Some may think that being retired is all fun and games, but I am here to set the record straight. For forty years I worked! As a child I sold the Sunday paper door to door, I had my own gardening service in high school, I worked in restaurants, I picked up garbage and dug holes for septic tanks. I worked in factories, I was a psychologist with my own practice, and I was a
teacher. I retired in 2002 and wound up in therapy. Two of my best friends died, my mother and step father died and found myself alone.
The comfort of being around other workers and clients was gone. I went through a period that was like being a Zombie. Now I know some of you will say that I should join groups like the senior center and clubs and groups that throw people together. That felt (and still feels) like I was such a looser. Those people are old, I would say to myself. I will feel like an outsider, I may not be accepted.

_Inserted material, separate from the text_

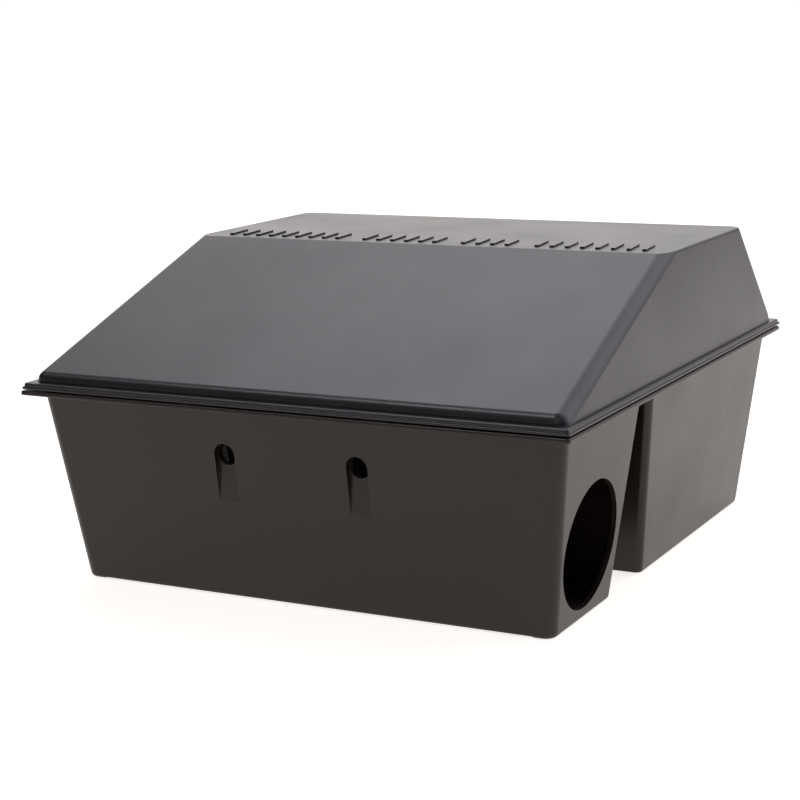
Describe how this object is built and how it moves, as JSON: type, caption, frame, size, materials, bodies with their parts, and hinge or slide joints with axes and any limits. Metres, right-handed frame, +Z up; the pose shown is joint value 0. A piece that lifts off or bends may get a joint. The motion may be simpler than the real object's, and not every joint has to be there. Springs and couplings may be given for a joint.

A lot of water has passed under the bridge since then. I am active as a potter, I travel in our RV with my wife, I ski in the winter, and I audit classes at the local university. I am still not content with my life but I am confident that I am adjusting.
I am sure that there are other retired people who feel vital and alive and unused and wasted. I know that there are alternatives and those who want to help. I am hoping that, by sharing my thoughts and feelings that you people will step up and help. When people reach their 60s they do not go to Mars! They do not run out to buy rocking chairs, and they do not go softly into the night!